TASK INSTRUCTIONS: Return the complete listing that follows, with each line reproduced exactly.

SOURCE EXCERPT:

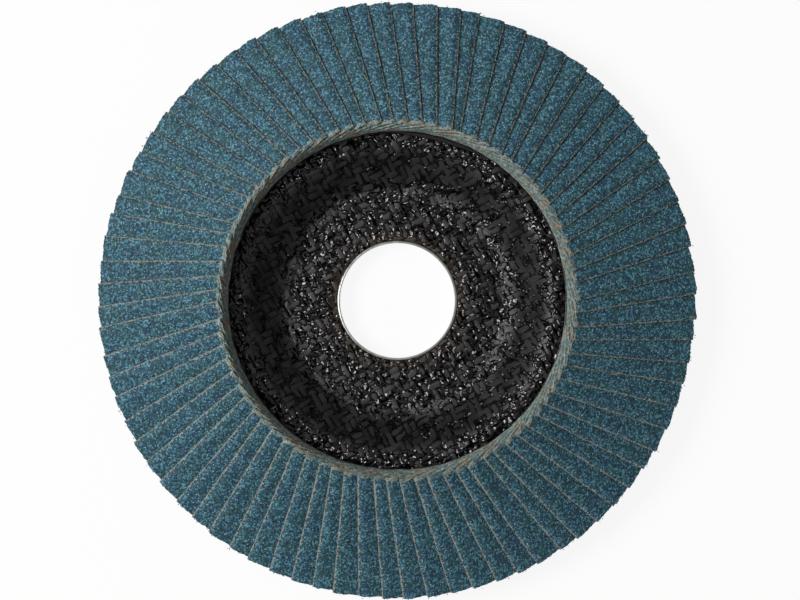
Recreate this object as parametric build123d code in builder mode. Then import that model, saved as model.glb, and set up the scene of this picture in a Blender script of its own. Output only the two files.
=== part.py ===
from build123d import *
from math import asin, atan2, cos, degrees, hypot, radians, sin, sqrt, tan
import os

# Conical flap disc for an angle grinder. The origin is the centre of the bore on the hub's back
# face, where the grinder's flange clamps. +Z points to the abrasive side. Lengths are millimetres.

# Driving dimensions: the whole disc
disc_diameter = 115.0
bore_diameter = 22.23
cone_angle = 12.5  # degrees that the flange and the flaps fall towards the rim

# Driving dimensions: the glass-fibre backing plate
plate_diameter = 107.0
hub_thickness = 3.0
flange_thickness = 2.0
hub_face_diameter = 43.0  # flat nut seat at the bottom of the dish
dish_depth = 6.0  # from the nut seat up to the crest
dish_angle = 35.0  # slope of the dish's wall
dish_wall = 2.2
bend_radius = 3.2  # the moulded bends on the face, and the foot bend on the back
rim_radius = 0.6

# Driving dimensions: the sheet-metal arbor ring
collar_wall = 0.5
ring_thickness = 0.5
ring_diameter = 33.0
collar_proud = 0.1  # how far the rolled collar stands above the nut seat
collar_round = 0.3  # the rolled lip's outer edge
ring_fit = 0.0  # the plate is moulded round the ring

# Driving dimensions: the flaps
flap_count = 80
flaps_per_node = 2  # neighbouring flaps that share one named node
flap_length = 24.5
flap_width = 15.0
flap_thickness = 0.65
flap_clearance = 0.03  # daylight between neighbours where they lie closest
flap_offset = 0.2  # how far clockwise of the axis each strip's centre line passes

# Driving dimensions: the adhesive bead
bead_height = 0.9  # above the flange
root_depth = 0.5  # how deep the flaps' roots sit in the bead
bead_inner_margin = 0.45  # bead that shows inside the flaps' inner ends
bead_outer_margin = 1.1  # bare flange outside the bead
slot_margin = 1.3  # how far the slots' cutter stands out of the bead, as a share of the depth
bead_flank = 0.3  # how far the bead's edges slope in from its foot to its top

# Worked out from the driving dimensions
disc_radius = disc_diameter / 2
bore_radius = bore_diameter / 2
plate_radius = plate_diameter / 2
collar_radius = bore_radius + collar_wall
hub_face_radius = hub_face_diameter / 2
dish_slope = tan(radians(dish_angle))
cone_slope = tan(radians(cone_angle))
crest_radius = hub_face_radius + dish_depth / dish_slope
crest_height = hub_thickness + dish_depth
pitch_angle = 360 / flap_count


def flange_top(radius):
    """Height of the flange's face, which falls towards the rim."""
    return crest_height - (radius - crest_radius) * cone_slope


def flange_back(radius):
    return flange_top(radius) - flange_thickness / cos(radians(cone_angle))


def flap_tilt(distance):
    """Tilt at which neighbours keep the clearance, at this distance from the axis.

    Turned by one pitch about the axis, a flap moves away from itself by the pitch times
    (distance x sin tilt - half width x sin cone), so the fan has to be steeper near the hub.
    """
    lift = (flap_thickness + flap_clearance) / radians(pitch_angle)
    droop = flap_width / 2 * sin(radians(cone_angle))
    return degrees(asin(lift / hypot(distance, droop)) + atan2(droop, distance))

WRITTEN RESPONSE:
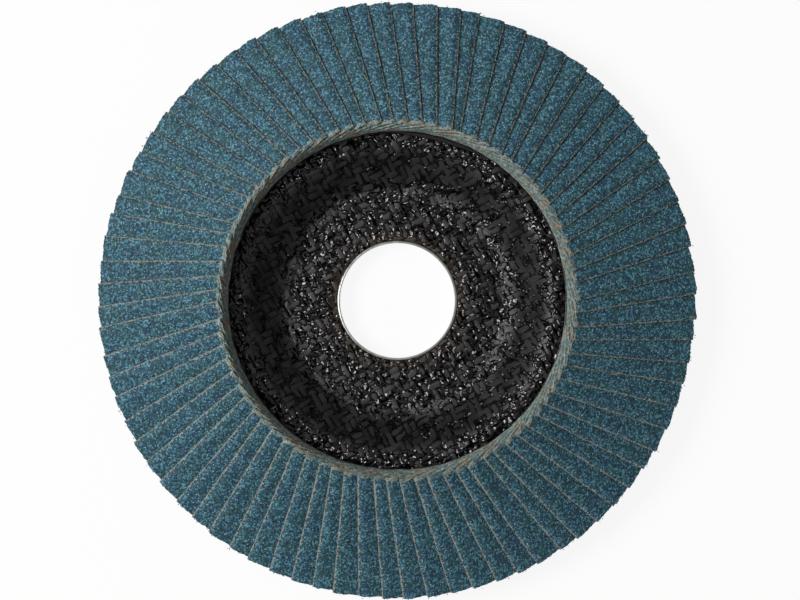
Recreate this object as parametric build123d code in builder mode. Then import that model, saved as model.glb, and set up the scene of this picture in a Blender script of its own. Output only the two files.
=== part.py ===
from build123d import *
from math import asin, atan2, cos, degrees, hypot, radians, sin, sqrt, tan
import os

# Conical flap disc for an angle grinder. The origin is the centre of the bore on the hub's back
# face, where the grinder's flange clamps. +Z points to the abrasive side. Lengths are millimetres.

# Driving dimensions: the whole disc
disc_diameter = 115.0
bore_diameter = 22.23
cone_angle = 12.5  # degrees that the flange and the flaps fall towards the rim

# Driving dimensions: the glass-fibre backing plate
plate_diameter = 107.0
hub_thickness = 3.0
flange_thickness = 2.0
hub_face_diameter = 43.0  # flat nut seat at the bottom of the dish
dish_depth = 6.0  # from the nut seat up to the crest
dish_angle = 35.0  # slope of the dish's wall
dish_wall = 2.2
bend_radius = 3.2  # the moulded bends on the face, and the foot bend on the back
rim_radius = 0.6

# Driving dimensions: the sheet-metal arbor ring
collar_wall = 0.5
ring_thickness = 0.5
ring_diameter = 33.0
collar_proud = 0.1  # how far the rolled collar stands above the nut seat
collar_round = 0.3  # the rolled lip's outer edge
ring_fit = 0.0  # the plate is moulded round the ring

# Driving dimensions: the flaps
flap_count = 80
flaps_per_node = 2  # neighbouring flaps that share one named node
flap_length = 24.5
flap_width = 15.0
flap_thickness = 0.65
flap_clearance = 0.03  # daylight between neighbours where they lie closest
flap_offset = 0.2  # how far clockwise of the axis each strip's centre line passes

# Driving dimensions: the adhesive bead
bead_height = 0.9  # above the flange
root_depth = 0.5  # how deep the flaps' roots sit in the bead
bead_inner_margin = 0.45  # bead that shows inside the flaps' inner ends
bead_outer_margin = 1.1  # bare flange outside the bead
slot_margin = 1.3  # how far the slots' cutter stands out of the bead, as a share of the depth
bead_flank = 0.3  # how far the bead's edges slope in from its foot to its top

# Worked out from the driving dimensions
disc_radius = disc_diameter / 2
bore_radius = bore_diameter / 2
plate_radius = plate_diameter / 2
collar_radius = bore_radius + collar_wall
hub_face_radius = hub_face_diameter / 2
dish_slope = tan(radians(dish_angle))
cone_slope = tan(radians(cone_angle))
crest_radius = hub_face_radius + dish_depth / dish_slope
crest_height = hub_thickness + dish_depth
pitch_angle = 360 / flap_count


def flange_top(radius):
    """Height of the flange's face, which falls towards the rim."""
    return crest_height - (radius - crest_radius) * cone_slope


def flange_back(radius):
    return flange_top(radius) - flange_thickness / cos(radians(cone_angle))


def flap_tilt(distance):
    """Tilt at which neighbours keep the clearance, at this distance from the axis.

    Turned by one pitch about the axis, a flap moves away from itself by the pitch times
    (distance x sin tilt - half width x sin cone), so the fan has to be steeper near the hub.
    """
    lift = (flap_thickness + flap_clearance) / radians(pitch_angle)
    droop = flap_width / 2 * sin(radians(cone_angle))
    return degrees(asin(lift / hypot(distance, droop)) + atan2(droop, distance))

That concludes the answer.